■ **Raw data**
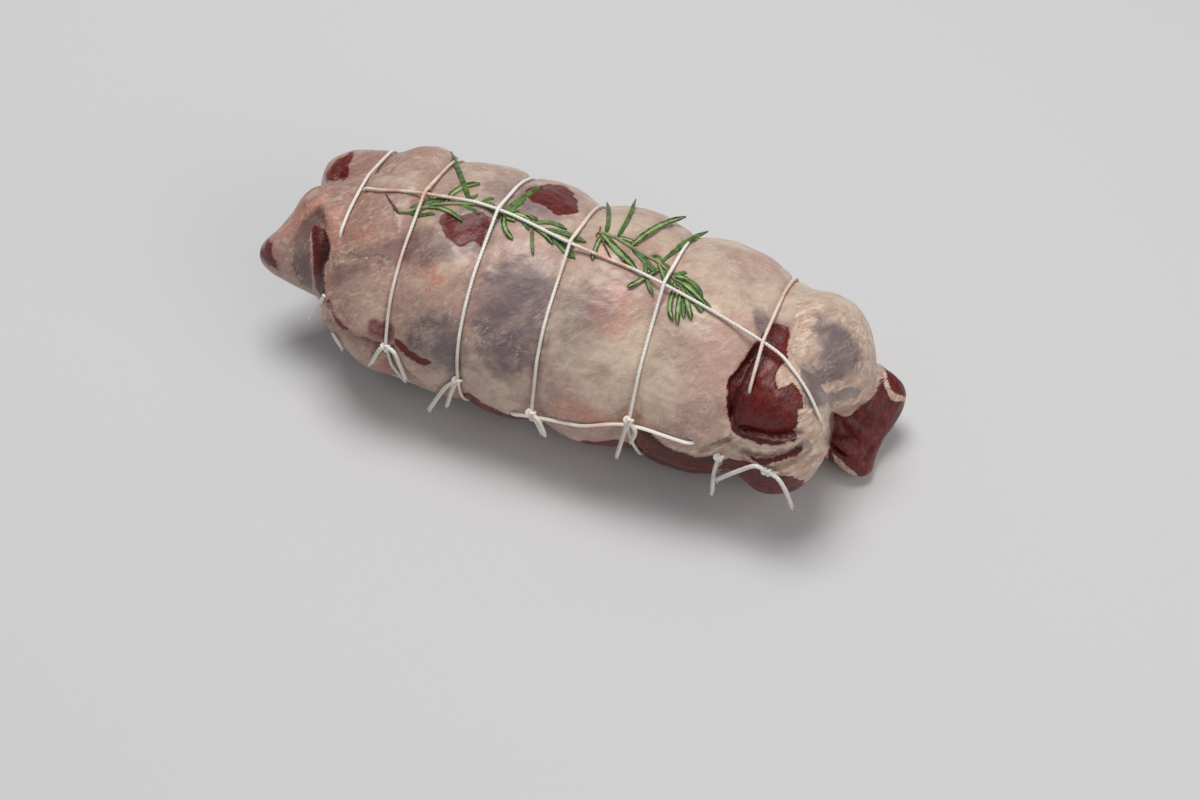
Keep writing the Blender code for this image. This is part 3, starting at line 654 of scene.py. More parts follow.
co += roughened("wrinkles", slanted, 6.0, wrinkled, lambda noises: 0.5 - 2 * np.abs(noises))
co += roughened("grain", slanted, 1.0, plain)
co[:, 2] = np.maximum(co[:, 2], 0.0)
co = relaxed(co, edges, 1, 0.35)
putBack(meat.data, co)
meatTree = treeOf(meat)
say("meat finishes placed")


# Rosemary

leafShape = {
    "stations": 13, "rows": 8,
    "halfWidth": 1.22, "thickness": 0.32,
    "baseWidth": 0.35, "baseLength": 0.22,  # a leaf starts narrow, and is full after this share of its length
    "tipLoss": 0.72, "tipStart": 0.8, "tipLength": 0.2, "tipPower": 1.6,
    "camber": 0.55, "groove": 0.22, "grooveWidth": 0.28,
    "paleShare": 0.46, "paleEnd": 0.93,  # the share of the half width and the length that is pale underneath
    "lift": 0.55,  # how far a leaf's middle line stays off the meat
    "roll": 0.35,
}
# Leaves: base, middle and tip in the picture, tip's height over the meat, whether the pale side shows, width
leftLeaves = [
    ((408, 212), (427, 203), (450, 204), 1.8, 0, 1.15), ((409, 212.5), (421, 215.5), (435, 214), 1.0, 0, 1.0),
    ((426, 202), (436, 200), (447, 200), 1.0, 0, 0.9), ((431.5, 202), (431, 196), (428, 189), 6.0, 0, 0.75),
    ((426, 209), (445, 209.5), (462, 221), 1.2, 1, 0.85), ((445, 198), (460, 189), (480, 184), 2.0, 1, 1.15),
    ((475, 197), (461, 177), (450.5, 152), 18.5, 0, 1.1), ((455, 203), (467, 200), (478, 194), 2.4, 0, 0.9),
    ((456, 205), (467, 207), (479, 214), 1.0, 0, 0.9), ((475, 203), (485, 203), (495, 205), 1.2, 0, 0.8),
    ((502, 210), (522, 198.5), (542, 185.5), 3.0, 0, 1.1),
    ((506, 208), (516, 203), (526, 198.5), 1.6, 0, 0.9), ((510, 209.5), (517, 206), (524, 202), 1.0, 0, 0.8),
    ((503, 211.5), (512, 211), (520, 212), 1.0, 0, 0.9), ((498, 220), (505, 228), (513, 239), 1.2, 1, 1.1),
    ((501, 216), (508, 218), (515.5, 221), 1.2, 1, 1.0), ((508, 214), (521, 215), (532, 223), 1.8, 1, 1.15),
    ((519, 214), (529, 216), (538, 220), 1.6, 0, 1.0), ((532, 221), (549, 222), (567, 229), 1.8, 0, 1.0),
    ((520, 222), (525, 225), (529, 230), 1.0, 0, 0.8), ((528, 230), (532, 241), (533, 255), 1.2, 0, 0.7),
    ((530, 225), (542, 232), (553, 244), 1.4, 1, 1.05), ((541, 229), (563, 233), (586, 242), 2.0, 0, 1.05),
    ((545, 234), (560, 239), (574, 247), 1.6, 1, 1.0), ((551, 239), (561, 247), (571, 257.5), 1.2, 0, 1.0),
    ((553, 238), (565, 247), (575, 258), 1.6, 0, 1.05), ((536, 226), (546, 232), (556, 240), 1.0, 0, 0.9),
    ((480, 204), (487, 200), (494, 198), 1.4, 0, 0.8), ((488, 207), (493, 212), (500, 218), 1.0, 0, 0.8),
]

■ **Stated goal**
Restate the data above exactly, keeping each word as it stands.

■ **Exercise result**
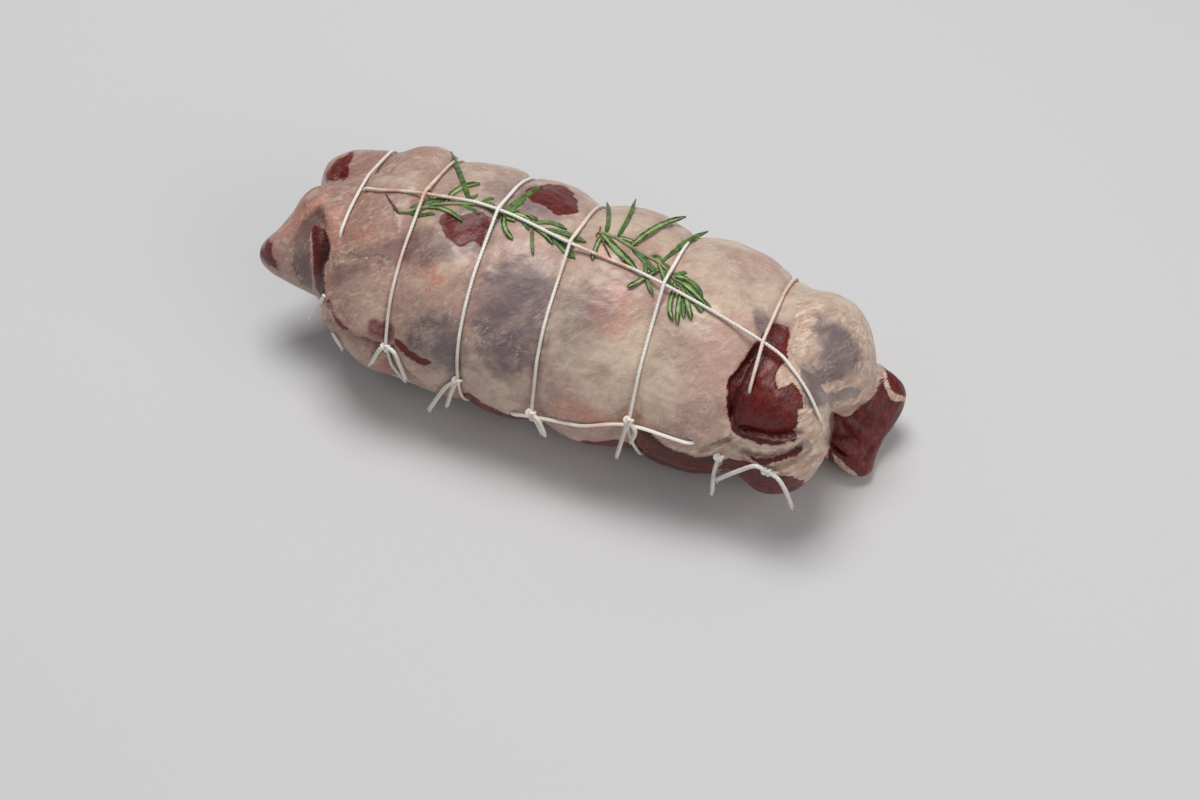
Keep writing the Blender code for this image. This is part 3, starting at line 654 of scene.py. More parts follow.
co += roughened("wrinkles", slanted, 6.0, wrinkled, lambda noises: 0.5 - 2 * np.abs(noises))
co += roughened("grain", slanted, 1.0, plain)
co[:, 2] = np.maximum(co[:, 2], 0.0)
co = relaxed(co, edges, 1, 0.35)
putBack(meat.data, co)
meatTree = treeOf(meat)
say("meat finishes placed")


# Rosemary

leafShape = {
    "stations": 13, "rows": 8,
    "halfWidth": 1.22, "thickness": 0.32,
    "baseWidth": 0.35, "baseLength": 0.22,  # a leaf starts narrow, and is full after this share of its length
    "tipLoss": 0.72, "tipStart": 0.8, "tipLength": 0.2, "tipPower": 1.6,
    "camber": 0.55, "groove": 0.22, "grooveWidth": 0.28,
    "paleShare": 0.46, "paleEnd": 0.93,  # the share of the half width and the length that is pale underneath
    "lift": 0.55,  # how far a leaf's middle line stays off the meat
    "roll": 0.35,
}
# Leaves: base, middle and tip in the picture, tip's height over the meat, whether the pale side shows, width
leftLeaves = [
    ((408, 212), (427, 203), (450, 204), 1.8, 0, 1.15), ((409, 212.5), (421, 215.5), (435, 214), 1.0, 0, 1.0),
    ((426, 202), (436, 200), (447, 200), 1.0, 0, 0.9), ((431.5, 202), (431, 196), (428, 189), 6.0, 0, 0.75),
    ((426, 209), (445, 209.5), (462, 221), 1.2, 1, 0.85), ((445, 198), (460, 189), (480, 184), 2.0, 1, 1.15),
    ((475, 197), (461, 177), (450.5, 152), 18.5, 0, 1.1), ((455, 203), (467, 200), (478, 194), 2.4, 0, 0.9),
    ((456, 205), (467, 207), (479, 214), 1.0, 0, 0.9), ((475, 203), (485, 203), (495, 205), 1.2, 0, 0.8),
    ((502, 210), (522, 198.5), (542, 185.5), 3.0, 0, 1.1),
    ((506, 208), (516, 203), (526, 198.5), 1.6, 0, 0.9), ((510, 209.5), (517, 206), (524, 202), 1.0, 0, 0.8),
    ((503, 211.5), (512, 211), (520, 212), 1.0, 0, 0.9), ((498, 220), (505, 228), (513, 239), 1.2, 1, 1.1),
    ((501, 216), (508, 218), (515.5, 221), 1.2, 1, 1.0), ((508, 214), (521, 215), (532, 223), 1.8, 1, 1.15),
    ((519, 214), (529, 216), (538, 220), 1.6, 0, 1.0), ((532, 221), (549, 222), (567, 229), 1.8, 0, 1.0),
    ((520, 222), (525, 225), (529, 230), 1.0, 0, 0.8), ((528, 230), (532, 241), (533, 255), 1.2, 0, 0.7),
    ((530, 225), (542, 232), (553, 244), 1.4, 1, 1.05), ((541, 229), (563, 233), (586, 242), 2.0, 0, 1.05),
    ((545, 234), (560, 239), (574, 247), 1.6, 1, 1.0), ((551, 239), (561, 247), (571, 257.5), 1.2, 0, 1.0),
    ((553, 238), (565, 247), (575, 258), 1.6, 0, 1.05), ((536, 226), (546, 232), (556, 240), 1.0, 0, 0.9),
    ((480, 204), (487, 200), (494, 198), 1.4, 0, 0.8), ((488, 207), (493, 212), (500, 218), 1.0, 0, 0.8),
]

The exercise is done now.